After trying again by booking over the phone, we secured a booking on the last day of the offer, hurrah.

If you don’t know about Teppanyaki, it’s origins are from Japan, where food is cooked in front of you by a talented chef over a Hibachi grill, usually accompanied by flaming mountains of onion rings, tricks performed with the utensils, flicking food into peoples mouths, and lots of crazy barely coherant singing.

It’s apparently a bit of a tourist thing over in Japan, and having been for Teppenyaki three times so far I can kind of see why you’d get bored of it if you went too often, it’s good for parties and the like.

Anyhoo, in terms of quality of food, the menu at Benihana didn’t disappoint, whilst sipping on some hot sake we were presented with the following seven courses:

  • Benihani’s Japanese onion soup
  • Salad with ginger dressing
  • California roll (I had to ask for wasabi, the shame)
  • Hibachi vegetables (onion, shitake mushroom, courgette)
  • Egg fried rice with vegetables
  • Fried salmon with ginger dressing
  • Rare steak with mustard dressing
  • Side vegetables (bamboo shoots mostly)

All in all the menu was pretty filling and everything was cooked beautifully, but it was a bit disappointing that we were offered forks, and we had to ask for wasabi, there’s nothing I dislike more than being treated like an idiot when you’re in a place that serves Japanese food.

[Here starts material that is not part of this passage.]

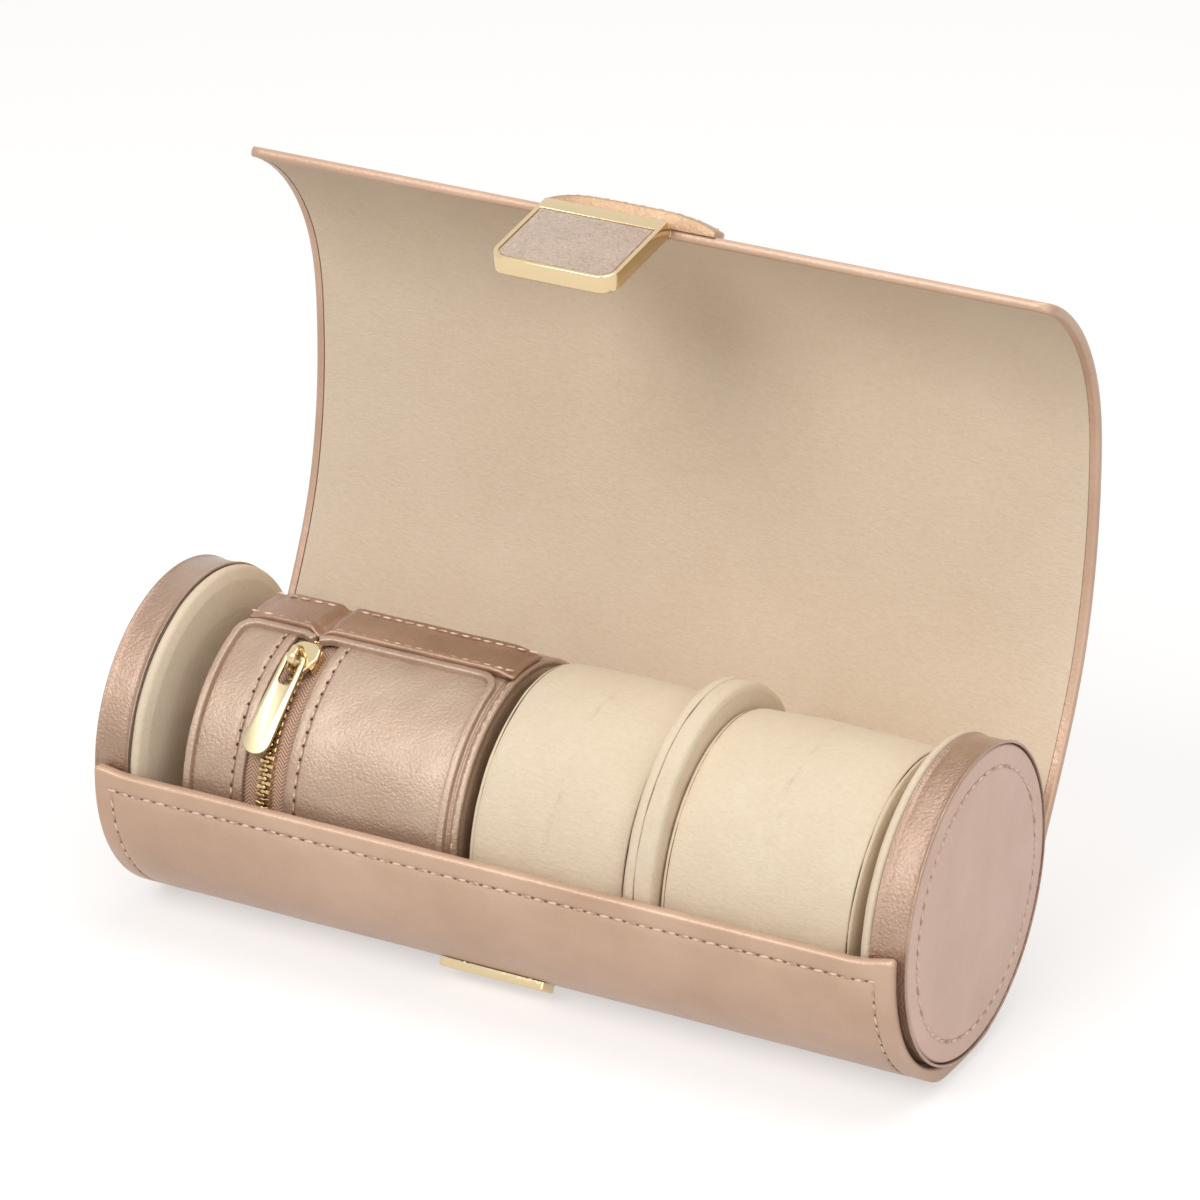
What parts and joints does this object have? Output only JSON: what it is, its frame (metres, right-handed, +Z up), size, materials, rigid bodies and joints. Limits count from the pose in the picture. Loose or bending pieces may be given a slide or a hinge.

Our chef was pretty boring, failing to really engage with us or perform any tricks other than the onion ring volcano, but chefs at other tables were getting cheers and causing mayhem with fire, so like most Teppenyaki places I guess it was just luck of the draw.

Overall, if you’ve got the cash or there is a special deal on then you’ll probably enjoy Benihana, otherwise you’ll probably be better off going to the smaller and generally more fun Sen Nin Teppanyaki in Islington (formally known as Ah-So).